## WHAT TO WORK ON
Please output the lines shown below exactly as they appear.

## GIVEN INFORMATION
◇ ◇ ◇

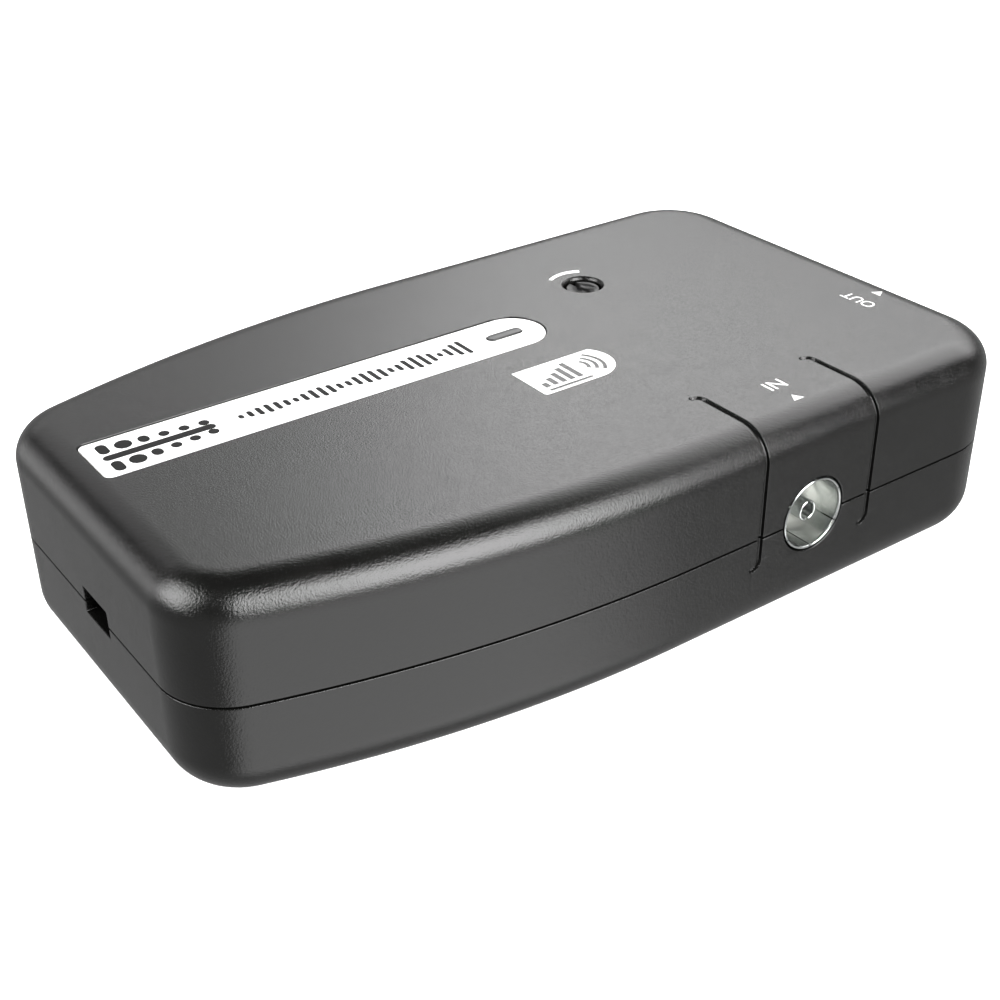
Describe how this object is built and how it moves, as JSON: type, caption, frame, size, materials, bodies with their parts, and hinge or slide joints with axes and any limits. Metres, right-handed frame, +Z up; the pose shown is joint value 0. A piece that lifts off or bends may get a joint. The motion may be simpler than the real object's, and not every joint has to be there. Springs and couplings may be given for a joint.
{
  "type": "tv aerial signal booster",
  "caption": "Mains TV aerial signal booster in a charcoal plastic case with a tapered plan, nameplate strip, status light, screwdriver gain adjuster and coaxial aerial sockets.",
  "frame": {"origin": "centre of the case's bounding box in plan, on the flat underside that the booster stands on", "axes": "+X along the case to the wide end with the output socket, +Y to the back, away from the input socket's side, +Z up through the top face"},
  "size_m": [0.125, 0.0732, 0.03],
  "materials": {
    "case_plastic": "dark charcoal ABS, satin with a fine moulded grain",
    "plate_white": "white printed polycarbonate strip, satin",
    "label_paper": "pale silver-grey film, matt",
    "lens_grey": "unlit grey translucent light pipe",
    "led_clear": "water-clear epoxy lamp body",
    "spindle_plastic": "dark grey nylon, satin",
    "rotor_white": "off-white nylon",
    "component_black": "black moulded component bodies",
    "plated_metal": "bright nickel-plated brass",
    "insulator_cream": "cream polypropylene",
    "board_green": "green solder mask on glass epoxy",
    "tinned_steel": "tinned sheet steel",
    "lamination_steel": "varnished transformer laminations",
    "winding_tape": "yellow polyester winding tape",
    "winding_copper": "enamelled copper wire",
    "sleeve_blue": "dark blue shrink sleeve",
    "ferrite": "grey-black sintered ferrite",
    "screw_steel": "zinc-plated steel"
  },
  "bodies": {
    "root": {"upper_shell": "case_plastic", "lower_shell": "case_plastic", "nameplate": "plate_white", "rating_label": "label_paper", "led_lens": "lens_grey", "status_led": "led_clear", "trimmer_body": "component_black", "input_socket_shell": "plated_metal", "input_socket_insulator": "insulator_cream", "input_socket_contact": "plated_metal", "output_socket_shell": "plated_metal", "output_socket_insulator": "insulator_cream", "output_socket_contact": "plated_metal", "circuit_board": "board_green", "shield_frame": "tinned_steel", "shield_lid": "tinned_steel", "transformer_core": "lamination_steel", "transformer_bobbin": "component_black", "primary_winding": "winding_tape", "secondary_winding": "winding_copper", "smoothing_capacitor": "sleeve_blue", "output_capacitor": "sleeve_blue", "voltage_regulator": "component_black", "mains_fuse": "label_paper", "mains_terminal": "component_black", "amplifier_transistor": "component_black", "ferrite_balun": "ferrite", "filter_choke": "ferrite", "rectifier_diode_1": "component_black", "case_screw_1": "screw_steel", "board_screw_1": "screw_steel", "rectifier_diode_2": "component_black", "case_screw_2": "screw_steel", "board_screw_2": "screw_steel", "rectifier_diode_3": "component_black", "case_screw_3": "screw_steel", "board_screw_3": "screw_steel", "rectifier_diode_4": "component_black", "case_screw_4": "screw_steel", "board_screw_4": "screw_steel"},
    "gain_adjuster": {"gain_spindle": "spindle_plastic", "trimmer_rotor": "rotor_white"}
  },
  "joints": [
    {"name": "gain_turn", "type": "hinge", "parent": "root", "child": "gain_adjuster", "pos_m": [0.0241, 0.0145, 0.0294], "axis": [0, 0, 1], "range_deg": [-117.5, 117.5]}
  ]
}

◇ ◇ ◇

## RESPONSE
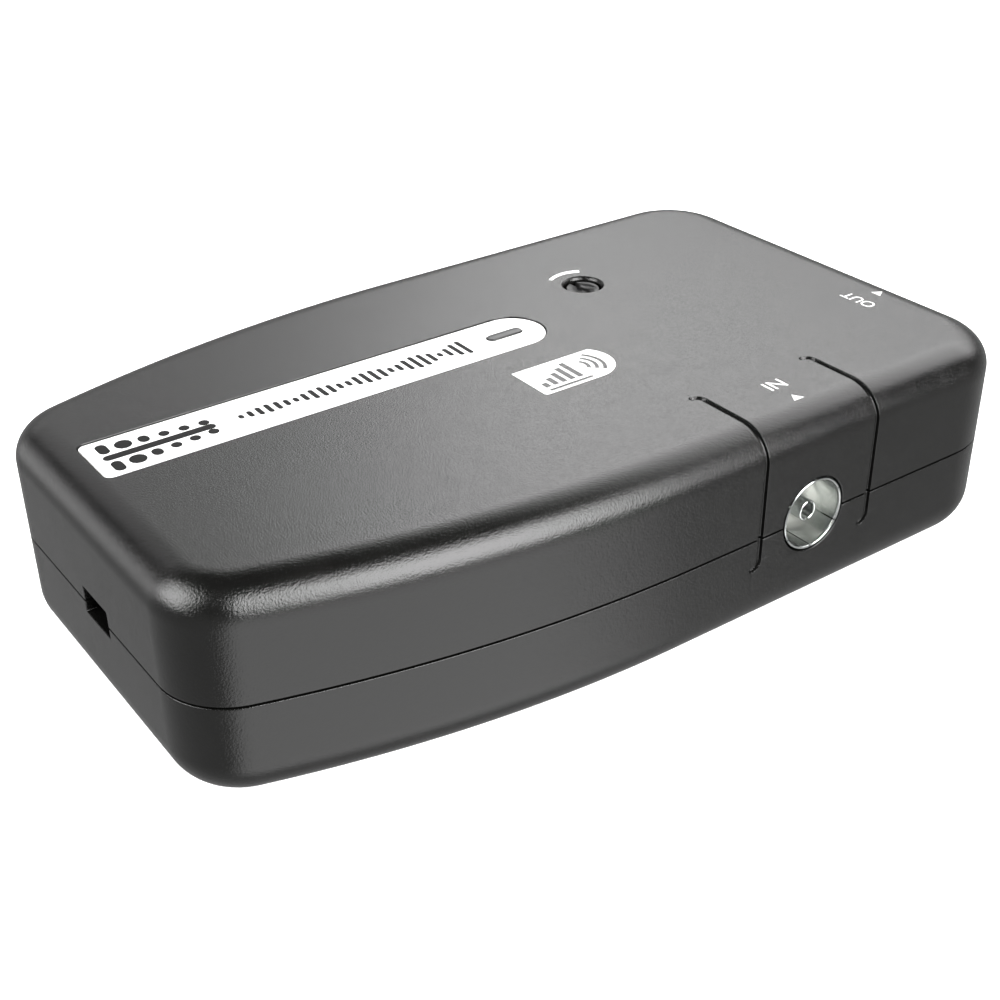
Describe how this object is built and how it moves, as JSON: type, caption, frame, size, materials, bodies with their parts, and hinge or slide joints with axes and any limits. Metres, right-handed frame, +Z up; the pose shown is joint value 0. A piece that lifts off or bends may get a joint. The motion may be simpler than the real object's, and not every joint has to be there. Springs and couplings may be given for a joint.
{
  "type": "tv aerial signal booster",
  "caption": "Mains TV aerial signal booster in a charcoal plastic case with a tapered plan, nameplate strip, status light, screwdriver gain adjuster and coaxial aerial sockets.",
  "frame": {"origin": "centre of the case's bounding box in plan, on the flat underside that the booster stands on", "axes": "+X along the case to the wide end with the output socket, +Y to the back, away from the input socket's side, +Z up through the top face"},
  "size_m": [0.125, 0.0732, 0.03],
  "materials": {
    "case_plastic": "dark charcoal ABS, satin with a fine moulded grain",
    "plate_white": "white printed polycarbonate strip, satin",
    "label_paper": "pale silver-grey film, matt",
    "lens_grey": "unlit grey translucent light pipe",
    "led_clear": "water-clear epoxy lamp body",
    "spindle_plastic": "dark grey nylon, satin",
    "rotor_white": "off-white nylon",
    "component_black": "black moulded component bodies",
    "plated_metal": "bright nickel-plated brass",
    "insulator_cream": "cream polypropylene",
    "board_green": "green solder mask on glass epoxy",
    "tinned_steel": "tinned sheet steel",
    "lamination_steel": "varnished transformer laminations",
    "winding_tape": "yellow polyester winding tape",
    "winding_copper": "enamelled copper wire",
    "sleeve_blue": "dark blue shrink sleeve",
    "ferrite": "grey-black sintered ferrite",
    "screw_steel": "zinc-plated steel"
  },
  "bodies": {
    "root": {"upper_shell": "case_plastic", "lower_shell": "case_plastic", "nameplate": "plate_white", "rating_label": "label_paper", "led_lens": "lens_grey", "status_led": "led_clear", "trimmer_body": "component_black", "input_socket_shell": "plated_metal", "input_socket_insulator": "insulator_cream", "input_socket_contact": "plated_metal", "output_socket_shell": "plated_metal", "output_socket_insulator": "insulator_cream", "output_socket_contact": "plated_metal", "circuit_board": "board_green", "shield_frame": "tinned_steel", "shield_lid": "tinned_steel", "transformer_core": "lamination_steel", "transformer_bobbin": "component_black", "primary_winding": "winding_tape", "secondary_winding": "winding_copper", "smoothing_capacitor": "sleeve_blue", "output_capacitor": "sleeve_blue", "voltage_regulator": "component_black", "mains_fuse": "label_paper", "mains_terminal": "component_black", "amplifier_transistor": "component_black", "ferrite_balun": "ferrite", "filter_choke": "ferrite", "rectifier_diode_1": "component_black", "case_screw_1": "screw_steel", "board_screw_1": "screw_steel", "rectifier_diode_2": "component_black", "case_screw_2": "screw_steel", "board_screw_2": "screw_steel", "rectifier_diode_3": "component_black", "case_screw_3": "screw_steel", "board_screw_3": "screw_steel", "rectifier_diode_4": "component_black", "case_screw_4": "screw_steel", "board_screw_4": "screw_steel"},
    "gain_adjuster": {"gain_spindle": "spindle_plastic", "trimmer_rotor": "rotor_white"}
  },
  "joints": [
    {"name": "gain_turn", "type": "hinge", "parent": "root", "child": "gain_adjuster", "pos_m": [0.0241, 0.0145, 0.0294], "axis": [0, 0, 1], "range_deg": [-117.5, 117.5]}
  ]
}